## What needs to be done
Search the material for the word "code" and report each line where it turns up.

## Material
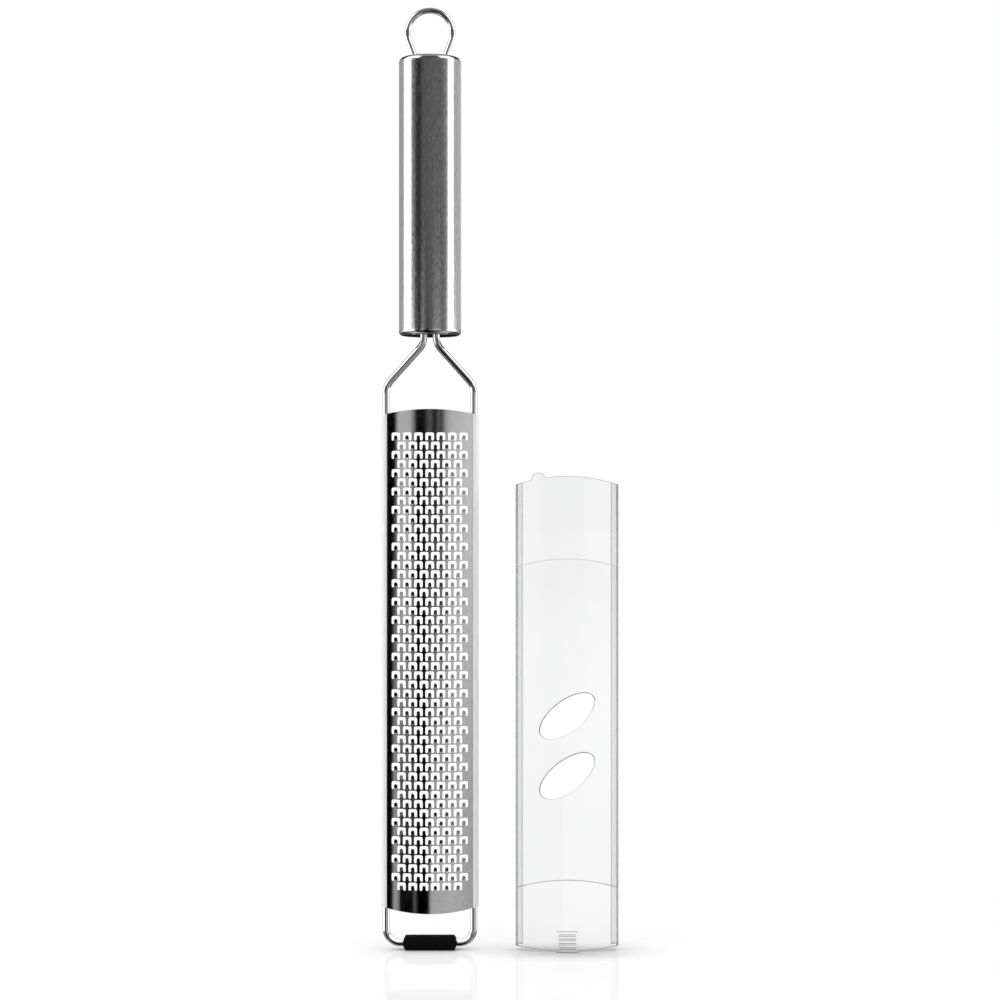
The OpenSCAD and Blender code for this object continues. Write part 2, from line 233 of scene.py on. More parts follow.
# %% [markdown]
# The table is a pale board with a low gloss. What the camera and the clear plastic see of it is mostly an
# even glow of its own, so it comes out white with no more light on the object. The rest is lit as any board
# is and keeps the contact shadows, and its colour deepens them right beside a piece. The gloss fades away
# from the grater, because further off the board would mirror the dark end of the room. The glow that the
# plastic sees fades too, until the table's far end is as bright as the panel behind it.
#
# A broad, soft light from above the camera gives the shadows a side. A small light box lies flat just above
# the table, in front of the foot. It lights nothing: it is there for the lower bow of the wire to mirror, and
# light linking, set once the wire is made, keeps it from every other piece.

# %% The table
TABLE_HALF, TABLE_Z, SHADE_REACH = 12.0, -0.00005, 0.019
GLOW_SHARE, FAR_DIMMING, GLOSS_SHARE = 0.65, 0.1, 0.14

table_look = bpy.data.materials.new("pale_table")
table_look.use_nodes = True
tree = table_look.node_tree
tree.nodes.clear()
contact = {"Color": linear("ffffff"), "Distance": SHADE_REACH}
pale = add_node(tree, "ShaderNodeAmbientOcclusion", contact, samples=8).outputs["Color"]
board = add_node(tree, "ShaderNodeBsdfDiffuse", {"Color": pale})
path_of = add_node(tree, "ShaderNodeLightPath").outputs
to_camera, to_plastic = path_of["Is Camera Ray"], path_of["Is Transmission Ray"]
looked_at = add_node(tree, "ShaderNodeMath", {0: to_camera, 1: to_plastic}, operation="MAXIMUM")
share = add_node(tree, "ShaderNodeMath", {0: looked_at, 1: GLOW_SHARE}, operation="MULTIPLY")
spot = add_node(tree, "ShaderNodeTexCoord").outputs["Object"]
away = add_node(tree, "ShaderNodeVectorMath", {0: spot}, operation="LENGTH").outputs["Value"]
dimmed = {0: to_plastic, 1: -FAR_DIMMING, 2: 1.0}
far_glow = add_node(tree, "ShaderNodeMath", dimmed, operation="MULTIPLY_ADD")
glow = add_node(tree, "ShaderNodeMapRange", {0: away, 1: 0.6, 2: 4.0, 3: 1.0, 4: far_glow})
even = add_node(tree, "ShaderNodeEmission", {"Color": pale, "Strength": glow})
board = add_node(tree, "ShaderNodeMixShader", {0: share, 1: board, 2: even})
glint = add_node(tree, "ShaderNodeBsdfGlossy", {"Roughness": 0.07})
gloss = add_node(tree, "ShaderNodeMapRange", {0: away, 1: 0.3, 2: 1.0, 3: GLOSS_SHARE, 4: 0.0})
top = add_node(tree, "ShaderNodeMixShader", {0: gloss, 1: board, 2: glint})
add_node(tree, "ShaderNodeOutputMaterial", {"Surface": top})

table_mesh = bpy.data.meshes.new("table")
corners = [(x * TABLE_HALF, y * TABLE_HALF, TABLE_Z) for x, y in ((-1, -1), (1, -1), (1, 1), (-1, 1))]
table_mesh.from_pydata(corners, [], [(0, 1, 2, 3)])
table_mesh.materials.append(table_look)
table = stand("table", table_mesh)
table.visible_glossy = False


# %% The lamps
def lamp(name, kind, energy, place, aim, **settings):
    """A lamp at a place in metres that shines along aim. Shiny surfaces mirror it only once that is set."""
    made = stand(name, bpy.data.lights.new(name, kind))
    made.location, made.visible_glossy, made.data.energy = place, False, energy
    made.rotation_euler = Vector(aim).to_track_quat("-Z", "Y").to_euler()
    for key, value in settings.items():
        setattr(made.data, key, value)
    return made


lamp("soft_sky", "SUN", 0.48, (0, 0, 0), (0.25, 0.45, -1), angle=math.radians(70))
low_box = lamp(
    "low_box", "AREA", 0.19, (0, -0.1, 0.045), (0, 0, -1), shape="RECTANGLE", size=0.16, size_y=0.32
)
low_box.visible_glossy = True
low_box.visible_diffuse = low_box.visible_transmission = low_box.visible_camera = False

# %% [markdown]
# ## The finishes
#
# All the metal here is stainless steel, and only its surface differs. The tube was ground along its length,
# so it carries fine upright lines that blur what it mirrors sideways. The wires were drawn and polished. The
# sheet is bright rolled strip with a faint grain of its own. Where its edges are formed round the wires the
# steel turns satin, and the walls of its etched openings are dull.
#
# Each pattern is set in real millimetres on object coordinates, and the finest lines are drawn a little
# coarser than they are, so that they can be seen at all.


# %% Steel finishes
def finish(name, values):
    """A new material, its nodes and its main shader, with that shader's sockets set to the values."""
    look = bpy.data.materials.new(name)
    look.use_nodes = True
    shader = look.node_tree.nodes["Principled BSDF"]
    fill(look.node_tree, shader, values)
    return look, look.node_tree, shader


def steel(name, code, roughness, line_width=0, line_length=0, depth=0.0, spread=0.0, fleck=0.0, mirror=1.0):
    """Stainless steel. With a line width in millimetres it is ground or rolled along Z, in lines that wide.

    mirror is the share of its light that it mirrors. A satin surface scatters the rest, as paint does.
    """
    values = {"Base Color": linear(code), "Metallic": mirror, "Roughness": roughness}
    look, tree, shader = finish(name, values)
    if line_width:
        place = add_node(tree, "ShaderNodeTexCoord").outputs["Object"]
        fine = [1 / (line_width * MM), 1 / (line_width * MM), 1 / (line_length * MM)]
        lines = add_node(tree, "ShaderNodeMapping", {"Vector": place, "Scale": fine})
        noise = {"Vector": lines, "Scale": 1.0, "Detail": 3.0, "Roughness": 0.6}
        grain = add_node(tree, "ShaderNodeTexNoise", noise)
        levels = {0: grain, 1: 0.3, 2: 0.7, 3: max(roughness - spread, 0.02), 4: roughness + spread}
        rough = add_node(tree, "ShaderNodeMapRange", levels)
        bump = add_node(tree, "ShaderNodeBump", {"Height": grain, "Strength": 1.0, "Distance": depth * MM})
        tone = linear(code)
        dark = [c * (1 - fleck) for c in tone[:3]] + [1]
        light = [min(c * (1 + fleck), 1) for c in tone[:3]] + [1]
        share = add_node(tree, "ShaderNodeMapRange", {0: grain, 1: 0.3, 2: 0.7})
        colour = add_node(tree, "ShaderNodeMix", {0: share, 6: dark, 7: light}, data_type="RGBA")
        fill(tree, shader, {"Roughness": rough, "Normal": bump, "Base Color": colour.outputs[2]})
    return look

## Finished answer
The OpenSCAD and Blender code for this object continues. Write part 2, from line 233 of scene.py on. More parts follow.
def steel(name, code, roughness, line_width=0, line_length=0, depth=0.0, spread=0.0, fleck=0.0, mirror=1.0):
    values = {"Base Color": linear(code), "Metallic": mirror, "Roughness": roughness}
        tone = linear(code)